Me, too. That said, I think the research areas probably need to expand beyond political economy, and even with political economy, they need to pursue other paths, perhaps towards new “indices.”

One area for research is the law, which is where my strength resides (and I’ve been researching the history of the law as it relates to many CasP issues for over a decade). Markets and Finance would not exist, but for the law.

Another area, which you’ve mentioned previously, is accounting. I’ve actually started looking at the history of depreciation and amortization and accounting, generally, mostly trying to track down how/why the term “capital assets” came into usage (it certainly predates Smith, who gets a lot of blame from you and others).

A third area is modern finance. Someone or something was behind the investment in developing (100% wrong but widely used theories such as) CAPM, for example.  I’ve actually spent a lot of time over the last decade studying this, as well, but a lot of the work y’all have done in CasP leads me to believe Finance discovered some connection between cost of capital, return on capital and GDP growth that changed everything, resulting in what we’ve seen in the world economy beginning probably as early as the 1960s.

“Research” in these first three areas does not necessarily look like what CasP normally does.  Something that is closer to CasP’s home is attempting to understand the causal connection, if any, between (1) interest rates for corporate debt, (2) corporate profits (and growth rates) and (3) GDP growth. (The answer could be in CAPM itself, as the “risk free rate” is the benchmark against which all other interest rates are set.) While free resources like FRED have a lot of the data, they are unlikely to have all that is necessary to study this issue.  I am currently developing some ideas on what research can be done by me in this area using  the resources I have, and will post those up in the Research section of the forum. Maybe others will know better resources. Again, while I can do some basic data analysis, I am not a data analyst by any stretch.

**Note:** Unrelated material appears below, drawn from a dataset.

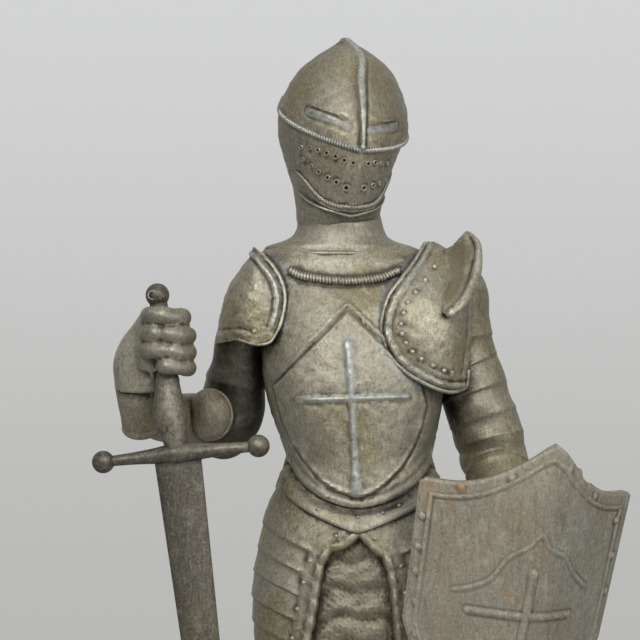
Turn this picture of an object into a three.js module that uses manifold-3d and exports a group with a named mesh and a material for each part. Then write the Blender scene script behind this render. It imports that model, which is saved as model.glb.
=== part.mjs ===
// Medieval knight statuette in cast white metal, standing on a low plinth.
// Millimetres, +Z up, the knight faces -Y, the sword hand is at -X and the shield at +X.
// The origin is the middle of the plinth's underside.

import * as THREE from 'three';
import { mergeVertices } from 'three/addons/utils/BufferGeometryUtils.js';
import Module from 'manifold-3d';

const wasm = await Module();
wasm.setup();

// Driving sizes

const figureHeight = 383; // soles to the peak of the helmet
const plinthWidth = 132;
const plinthDepth = 104;
const plinthHeight = 20;
const plinthFootHeight = 7; // plain band at the bottom of the plinth
const plinthMouldingInset = 5; // how far the top stands in from the foot band
const plinthCornerRadius = 16;
const shieldThickness = 2.8;
const castingGap = 0.3; // between two castings that touch

const bladeRootWidth = 15.4; // under the guard
const bladeTipWidth = 3; // at the ground
const bladeThickness = 4.2;
const pommelRadius = 3.9;
const quillonBallRadius = 3.7;
const gripRadius = 3.6; // inside the fist

// The figure is drawn for a height of 383, and its pose, proportions and carving are shares of
// the height: every length in the tables below is multiplied by this one share.
const drawnHeight = 383;
const share = figureHeight / drawnHeight;
const soleHeight = plinthHeight + castingGap;

const roundSides = 10; // points around a limb
const broadSides = 16; // points around the trunk
const fineSides = 5; // points around a finger or bar
const rimSides = 4; // points around a rolled rim
const cutReach = 60; // a cutting wall runs this far in front of and behind the middle plane

// Points and rings

function point(x, y, z) {
  return new THREE.Vector3(x * share, y * share, z * share + soleHeight);
}

function direction(x, y, z) {
  return new THREE.Vector3(x, y, z).normalize();
}

const up = direction(0, 0, 1);
const forward = direction(0, -1, 0);
const toShieldSide = direction(1, 0, 0);

// A point of a superellipse with its own depth in front and behind; power 2 is an ellipse.
function superPoint(angle, halfWidth, front, back, power) {
  const side = Math.cos(angle);
  const fore = Math.sin(angle);
  const across = Math.sign(side) * Math.abs(side) ** (2 / power) * halfWidth;
  const depth = Math.sign(fore) * Math.abs(fore) ** (2 / power) * (fore > 0 ? front : back);
  return { across, depth };
}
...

P.S. I don’t know how familiar you are with the so-called Coase Theorem, but taken to its logical conclusion, it destroys our understanding of private property and would replace it with something else that vastly increases capital’s power.  Basically, the Coase Theorem argues that the owner of any particular property ought to be he who can best exploit it economically, as that ensures the greatest utility for society as a whole. What is scary is that the Coase Theorem and other economic ideas such as Pareto Efficiency are central to the Law and Economics movement and have already begun reshaping the law in ways that always further advantage capital over everyone else.